Yes, Southampton went down and took Quashie with them, but most Saints
fans will acknowledge he was one of the few shining lights in their dire
season, and if they had had a few more Quashies in their team, they might
have stayed up.

I don't know much about his time at West Brom, and I acknowledge that
successive relegations hardly augur well for fans of his new club, West Ham.

But let's not forget, that thanks in no small part to this man, there was one
team that he managed to keep in the Premiership against all the odds –
Pompey.

Gem Stone

From one former Pompey midfielder to another. Steve Stone had a more
unifying effect among Fratton fans.

Few would criticise his heart-on-sleeve approach to playing for Pompey and
the degree of success he had in helping promote and keep us in the top
league.

His transfer to Leeds at a time when he was on the way down was probably
a decent move for all parties.

But his eve-of-season injury was a devastating and unfair blow for such a
committed, enthusiastic footballer.

It was sad to read he has had to admit defeat in his fight to regain fitness,
and I'd like to see Pompey acknowledge his contribution to the club's
success, perhaps by participating in or organising a testimonial for him.
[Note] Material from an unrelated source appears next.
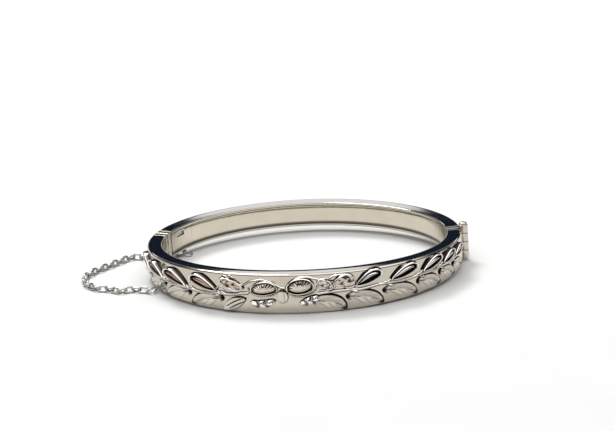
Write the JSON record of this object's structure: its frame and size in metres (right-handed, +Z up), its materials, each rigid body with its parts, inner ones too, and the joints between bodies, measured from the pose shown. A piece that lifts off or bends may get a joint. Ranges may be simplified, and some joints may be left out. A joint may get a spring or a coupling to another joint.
{
  "type": "bangle bracelet",
  "caption": "Hinged oval bangle with a leaf-decorated front half, a plain back half, a box clasp with a spring tongue and a fine safety chain.",
  "frame": {"origin": "under the centre of the oval, on the surface the bangle stands on", "axes": "+X towards the hinge, -X towards the clasp and the safety chain, -Y towards the decorated front, +Z up along the hinge pin"},
  "size_m": [0.0781, 0.0548, 0.0082],
  "materials": {
    "polished_silver": "mirror polished silver with fine hairline scratches",
    "inner_silver": "polished silver, slightly worn on the wrist side",
    "ornament_silver": "polished relief, darkened in the hollows",
    "hinge_silver": "polished, worn on the knuckles",
    "spring_silver": "rolled sheet, satin",
    "chain_silver": "polished fine wire"
  },
  "bodies": {
    "back_half": {"back_outer_shell": "polished_silver", "back_inner_liner": "inner_silver", "tongue_anchor_plate": "inner_silver", "back_hinge_block": "polished_silver", "tongue_end_block": "polished_silver", "tongue_base_leaf": "spring_silver", "back_knuckle_1": "hinge_silver", "back_knuckle_2": "hinge_silver", "hinge_pin": "hinge_silver", "back_chain_lug": "chain_silver", "back_jump_ring": "chain_silver"},
    "front_half": {"front_outer_shell": "polished_silver", "front_inner_liner": "inner_silver", "front_hinge_block": "polished_silver", "clasp_box_mouth": "polished_silver", "front_knuckle_1": "hinge_silver", "front_knuckle_2": "hinge_silver", "front_chain_lug": "chain_silver", "front_jump_ring": "chain_silver", "leaf_upper_left_1": "ornament_silver", "leaf_upper_left_2": "ornament_silver", "leaf_upper_left_3": "ornament_silver", "leaf_upper_left_4": "ornament_silver", "leaf_upper_right_1": "ornament_silver", "leaf_upper_right_2": "ornament_silver", "leaf_upper_right_3": "ornament_silver", "leaf_upper_right_4": "ornament_silver", "leaf_upper_right_5": "ornament_silver", "leaf_lower_left_1": "ornament_silver", "leaf_lower_left_2": "ornament_silver", "leaf_lower_left_3": "ornament_silver", "leaf_lower_left_4": "ornament_silver", "leaf_lower_right_1": "ornament_silver", "leaf_lower_right_2": "ornament_silver", "leaf_lower_right_3": "ornament_silver", "leaf_lower_right_4": "ornament_silver", "leaf_lower_right_5": "ornament_silver", "leaf_lower_right_6": "ornament_silver", "bud_left": "ornament_silver", "bud_right": "ornament_silver", "bow_petal": "ornament_silver", "ripple_left": "ornament_silver", "ripple_right": "ornament_silver", "pointed_leaf": "ornament_silver", "blossom_left": "ornament_silver", "blossom_right": "ornament_silver", "curl_right": "ornament_silver", "vine_left": "ornament_silver", "vine_right": "ornament_silver"},
    "clasp_spring": {"tongue_spring_leaf": "spring_silver", "clasp_thumb_piece": "hinge_silver"},
    "chain_1": {"chain_segment_1": "chain_silver"},
    "chain_2": {"chain_segment_2": "chain_silver"},
    "chain_3": {"chain_segment_3": "chain_silver"},
    "chain_4": {"chain_segment_4": "chain_silver"},
    "chain_5": {"chain_segment_5": "chain_silver"},
    "chain_6": {"chain_segment_6": "chain_silver"},
    "chain_7": {"chain_segment_7": "chain_silver"},
    "chain_8": {"chain_segment_8": "chain_silver"}
  },
  "joints": [
    {"name": "bangle_hinge", "type": "hinge", "parent": "back_half", "child": "front_half", "pos_m": [0.03199, 0.00459, 0.0041], "axis": [0, 0, 1], "range_deg": [0, 18]},
    {"name": "tongue_press", "type": "hinge", "parent": "back_half", "child": "clasp_spring", "pos_m": [-0.03019, -0.00099, 0.0041], "axis": [0, 0, -1], "range_deg": [0, 4], "stiffness_Nm_per_rad": 0.02},
    {"name": "chain_turn_1", "type": "hinge", "parent": "back_half", "child": "chain_1", "pos_m": [-0.026, 0.0102, 0.00047], "axis": [0, 0, 1], "range_deg": [-1, 55]},
    {"name": "chain_turn_2", "type": "hinge", "parent": "chain_1", "child": "chain_2", "pos_m": [-0.03167, 0.00894, 0.00047], "axis": [0, 0, 1], "range_deg": [-1, 5]},
    {"name": "chain_turn_3", "type": "hinge", "parent": "chain_2", "child": "chain_3", "pos_m": [-0.03733, 0.00814, 0.00047], "axis": [0, 0, 1], "range_deg": [-31, 1]},
    {"name": "chain_turn_4", "type": "hinge", "parent": "chain_3", "child": "chain_4", "pos_m": [-0.04079, 0.00346, 0.00047], "axis": [0, 0, 1], "range_deg": [-4, 1]},
    {"name": "chain_turn_5", "type": "hinge", "parent": "chain_4", "child": "chain_5", "pos_m": [-0.04391, -0.00149, 0.00047], "axis": [0, 0, 1], "range_deg": [-16, 1]},
    {"name": "chain_turn_6", "type": "hinge", "parent": "chain_5", "child": "chain_6", "pos_m": [-0.04439, -0.00715, 0.00047], "axis": [0, 0, 1], "range_deg": [-24, 1]},
    {"name": "chain_turn_7", "type": "hinge", "parent": "chain_6", "child": "chain_7", "pos_m": [-0.0408, -0.01155, 0.00047], "axis": [0, 0, 1], "range_deg": [-23, 1]},
    {"name": "chain_turn_8", "type": "hinge", "parent": "chain_7", "child": "chain_8", "pos_m": [-0.03533, -0.01303, 0.00047], "axis": [0, 0, 1], "range_deg": [-11, 1]}
  ],
  "couplings": [
    {"joint": "chain_turn_1", "follows": "bangle_hinge", "ratio": 2.978},
    {"joint": "chain_turn_2", "follows": "bangle_hinge", "ratio": 0.181},
    {"joint": "chain_turn_3", "follows": "bangle_hinge", "ratio": -1.622},
    {"joint": "chain_turn_4", "follows": "bangle_hinge", "ratio": -0.133},
    {"joint": "chain_turn_5", "follows": "bangle_hinge", "ratio": -0.78},
    {"joint": "chain_turn_6", "follows": "bangle_hinge", "ratio": -1.252},
    {"joint": "chain_turn_7", "follows": "bangle_hinge", "ratio": -1.211},
    {"joint": "chain_turn_8", "follows": "bangle_hinge", "ratio": -0.545}
  ]
}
Or more constructively, they could do worse than add him to our growing
band of coaches.

I believe he has an astute football brain which – allied to his commitment
and approach to the game – could benefit our latest crop of talented
individuals.

There's probably a limit to how many backroom staff we can sustain, but if
Stone was so inclined, I'd go out of my way to have him at the club.

And if Tony Adams leaves at the end of the season, as he appears to have
suggested, we could do worse than replace him with a real gem – Stone.